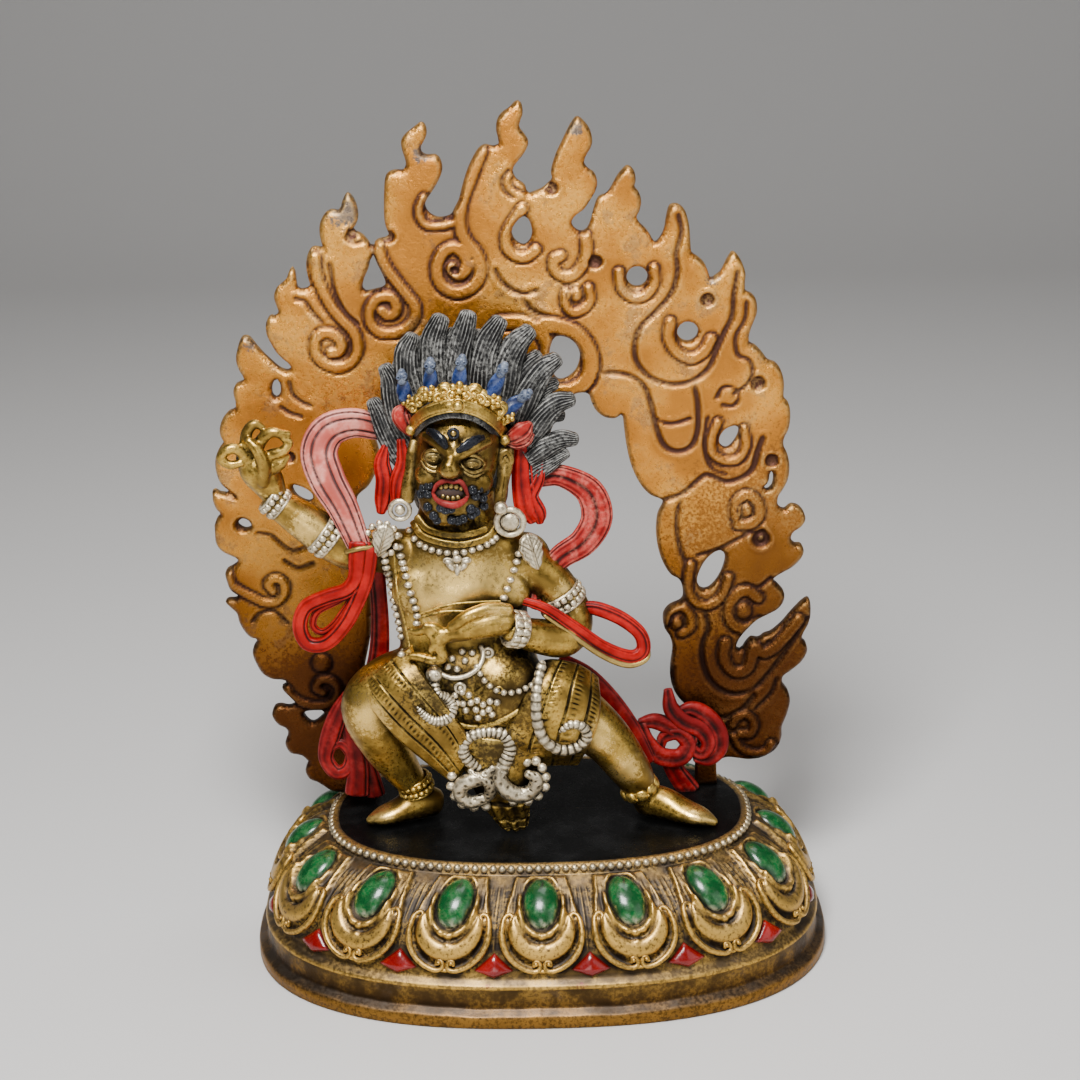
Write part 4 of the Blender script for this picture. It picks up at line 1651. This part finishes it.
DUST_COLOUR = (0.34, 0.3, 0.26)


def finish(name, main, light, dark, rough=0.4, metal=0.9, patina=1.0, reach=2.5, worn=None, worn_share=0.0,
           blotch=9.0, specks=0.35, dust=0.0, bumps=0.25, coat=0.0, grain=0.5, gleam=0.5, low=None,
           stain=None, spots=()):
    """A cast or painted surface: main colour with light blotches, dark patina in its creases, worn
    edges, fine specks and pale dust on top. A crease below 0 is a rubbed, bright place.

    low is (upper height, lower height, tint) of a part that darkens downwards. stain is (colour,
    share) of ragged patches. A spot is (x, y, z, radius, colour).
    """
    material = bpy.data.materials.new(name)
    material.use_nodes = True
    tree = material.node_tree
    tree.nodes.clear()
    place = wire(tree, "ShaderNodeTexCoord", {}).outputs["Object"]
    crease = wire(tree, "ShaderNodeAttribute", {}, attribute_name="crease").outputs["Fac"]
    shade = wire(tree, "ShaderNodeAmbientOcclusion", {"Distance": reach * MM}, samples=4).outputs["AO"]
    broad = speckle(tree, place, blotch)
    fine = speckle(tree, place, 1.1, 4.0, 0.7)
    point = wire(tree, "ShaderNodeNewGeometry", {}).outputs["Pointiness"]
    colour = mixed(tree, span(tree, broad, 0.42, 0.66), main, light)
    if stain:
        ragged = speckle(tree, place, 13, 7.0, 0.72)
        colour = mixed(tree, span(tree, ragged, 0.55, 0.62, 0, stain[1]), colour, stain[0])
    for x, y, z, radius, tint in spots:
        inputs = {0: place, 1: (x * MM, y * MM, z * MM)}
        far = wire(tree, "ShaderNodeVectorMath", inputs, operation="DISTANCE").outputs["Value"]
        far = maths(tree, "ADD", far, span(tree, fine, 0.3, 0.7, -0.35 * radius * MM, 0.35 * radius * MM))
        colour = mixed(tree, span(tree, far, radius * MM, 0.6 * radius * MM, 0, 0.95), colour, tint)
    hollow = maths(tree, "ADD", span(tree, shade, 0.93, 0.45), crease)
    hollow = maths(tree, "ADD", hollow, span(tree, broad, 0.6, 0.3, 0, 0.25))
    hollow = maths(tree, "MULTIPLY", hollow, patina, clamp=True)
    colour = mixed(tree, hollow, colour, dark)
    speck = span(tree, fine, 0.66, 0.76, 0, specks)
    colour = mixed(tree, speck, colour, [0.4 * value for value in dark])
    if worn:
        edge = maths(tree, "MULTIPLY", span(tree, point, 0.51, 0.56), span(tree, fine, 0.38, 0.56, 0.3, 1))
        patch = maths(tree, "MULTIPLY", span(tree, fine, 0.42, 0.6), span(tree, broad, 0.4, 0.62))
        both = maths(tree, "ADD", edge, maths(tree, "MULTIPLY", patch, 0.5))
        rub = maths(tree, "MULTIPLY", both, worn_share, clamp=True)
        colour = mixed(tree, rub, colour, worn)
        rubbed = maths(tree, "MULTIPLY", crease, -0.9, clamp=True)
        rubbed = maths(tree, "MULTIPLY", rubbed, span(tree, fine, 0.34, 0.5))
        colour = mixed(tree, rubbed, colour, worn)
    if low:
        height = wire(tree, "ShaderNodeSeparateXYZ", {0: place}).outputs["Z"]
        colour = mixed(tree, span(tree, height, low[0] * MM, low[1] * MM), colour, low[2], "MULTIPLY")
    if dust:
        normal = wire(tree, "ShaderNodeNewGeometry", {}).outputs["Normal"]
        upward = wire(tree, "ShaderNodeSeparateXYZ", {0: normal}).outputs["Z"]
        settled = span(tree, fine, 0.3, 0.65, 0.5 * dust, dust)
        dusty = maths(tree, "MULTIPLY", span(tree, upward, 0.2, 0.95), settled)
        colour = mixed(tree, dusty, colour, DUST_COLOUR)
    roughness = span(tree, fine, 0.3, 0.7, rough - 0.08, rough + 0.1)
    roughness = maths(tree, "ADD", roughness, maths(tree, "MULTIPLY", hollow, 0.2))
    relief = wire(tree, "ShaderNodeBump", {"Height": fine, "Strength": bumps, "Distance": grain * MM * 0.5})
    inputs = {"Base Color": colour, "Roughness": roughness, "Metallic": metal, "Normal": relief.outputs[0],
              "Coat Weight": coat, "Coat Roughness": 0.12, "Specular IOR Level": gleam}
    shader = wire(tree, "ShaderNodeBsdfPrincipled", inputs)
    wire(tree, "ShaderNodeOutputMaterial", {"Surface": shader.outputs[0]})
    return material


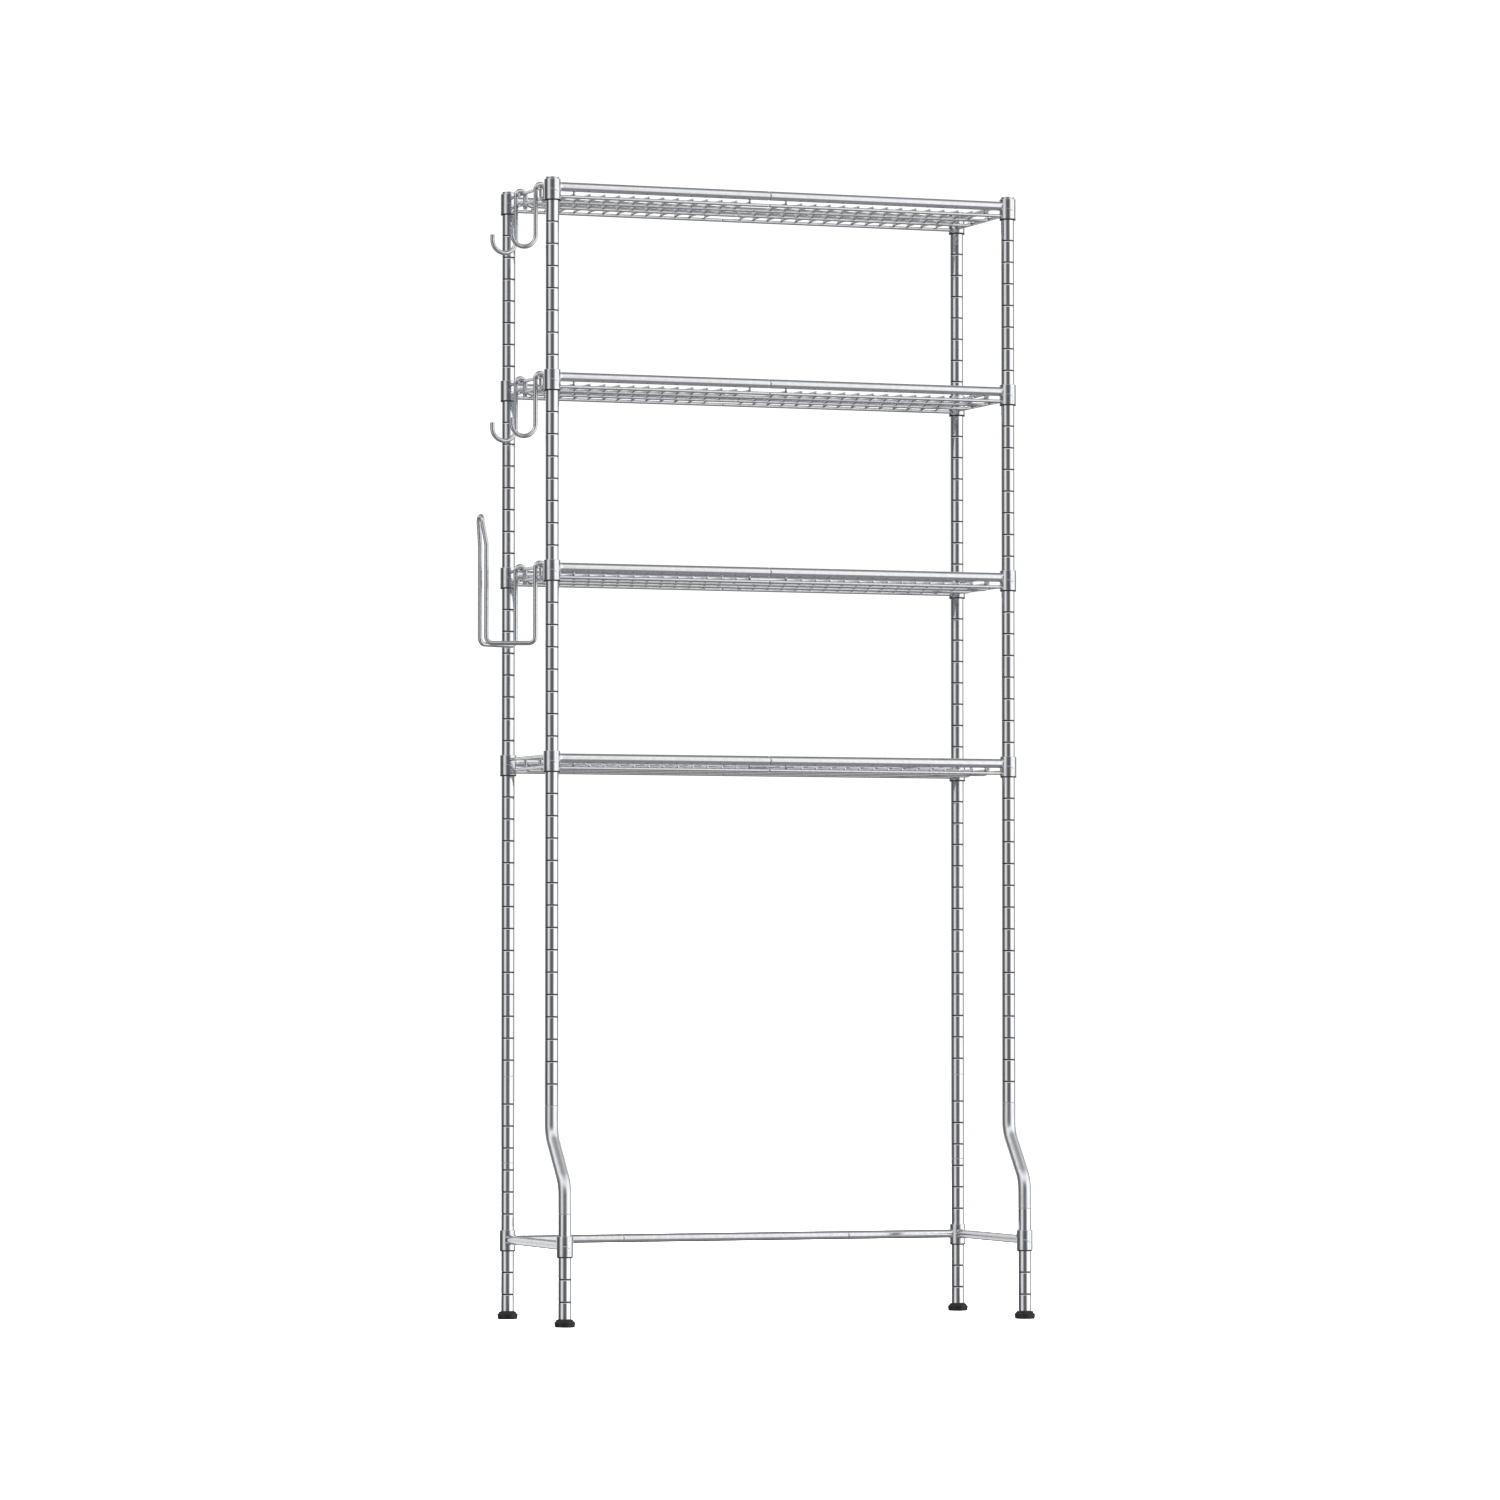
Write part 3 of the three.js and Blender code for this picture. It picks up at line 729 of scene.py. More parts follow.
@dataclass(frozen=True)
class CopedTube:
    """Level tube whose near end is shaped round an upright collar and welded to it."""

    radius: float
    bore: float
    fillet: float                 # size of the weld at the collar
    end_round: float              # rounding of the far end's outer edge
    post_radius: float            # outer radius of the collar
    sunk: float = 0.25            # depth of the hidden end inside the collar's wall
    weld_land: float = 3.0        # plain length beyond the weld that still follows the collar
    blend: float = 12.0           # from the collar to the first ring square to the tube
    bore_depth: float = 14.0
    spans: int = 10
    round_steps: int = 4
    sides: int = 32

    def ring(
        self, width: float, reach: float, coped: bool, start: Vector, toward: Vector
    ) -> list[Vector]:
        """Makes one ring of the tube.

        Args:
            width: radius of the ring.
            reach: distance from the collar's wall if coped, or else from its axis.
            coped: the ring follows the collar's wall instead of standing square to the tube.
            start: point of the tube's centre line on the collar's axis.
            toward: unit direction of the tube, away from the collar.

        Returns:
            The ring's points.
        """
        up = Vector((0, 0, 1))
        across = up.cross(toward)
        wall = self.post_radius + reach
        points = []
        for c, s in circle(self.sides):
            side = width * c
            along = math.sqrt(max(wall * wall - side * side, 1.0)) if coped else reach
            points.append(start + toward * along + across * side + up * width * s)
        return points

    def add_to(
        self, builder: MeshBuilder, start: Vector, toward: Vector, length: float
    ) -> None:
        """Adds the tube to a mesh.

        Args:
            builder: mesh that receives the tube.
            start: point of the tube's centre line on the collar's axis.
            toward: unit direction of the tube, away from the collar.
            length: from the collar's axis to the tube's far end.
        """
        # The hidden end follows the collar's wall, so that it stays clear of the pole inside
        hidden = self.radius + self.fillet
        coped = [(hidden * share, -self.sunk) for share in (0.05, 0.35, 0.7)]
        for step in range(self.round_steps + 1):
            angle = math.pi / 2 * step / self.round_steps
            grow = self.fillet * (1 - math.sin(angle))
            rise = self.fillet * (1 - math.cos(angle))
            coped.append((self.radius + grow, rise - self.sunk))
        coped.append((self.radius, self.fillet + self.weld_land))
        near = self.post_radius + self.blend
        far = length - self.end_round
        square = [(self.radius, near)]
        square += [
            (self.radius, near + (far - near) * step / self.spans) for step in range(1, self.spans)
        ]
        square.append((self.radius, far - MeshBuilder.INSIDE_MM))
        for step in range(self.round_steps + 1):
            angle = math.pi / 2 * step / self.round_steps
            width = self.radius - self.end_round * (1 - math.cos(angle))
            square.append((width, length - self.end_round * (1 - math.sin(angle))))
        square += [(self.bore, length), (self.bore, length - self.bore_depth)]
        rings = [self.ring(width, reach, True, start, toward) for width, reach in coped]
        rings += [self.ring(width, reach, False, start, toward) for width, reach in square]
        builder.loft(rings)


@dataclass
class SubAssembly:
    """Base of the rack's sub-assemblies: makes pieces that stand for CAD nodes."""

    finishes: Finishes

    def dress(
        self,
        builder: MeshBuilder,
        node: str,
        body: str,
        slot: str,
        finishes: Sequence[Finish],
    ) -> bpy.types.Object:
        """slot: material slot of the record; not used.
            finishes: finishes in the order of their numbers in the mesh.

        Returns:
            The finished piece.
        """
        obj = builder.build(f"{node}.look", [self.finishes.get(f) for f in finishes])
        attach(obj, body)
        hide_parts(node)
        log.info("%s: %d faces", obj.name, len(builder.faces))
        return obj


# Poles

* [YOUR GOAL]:
In the entries above, find the line containing "hide_parts(node)". Set down that line and every line after it through the last one, exactly and alone.

* [COMPLETE RESPONSE]:
        hide_parts(node)
        log.info("%s: %d faces", obj.name, len(builder.faces))
        return obj


# Poles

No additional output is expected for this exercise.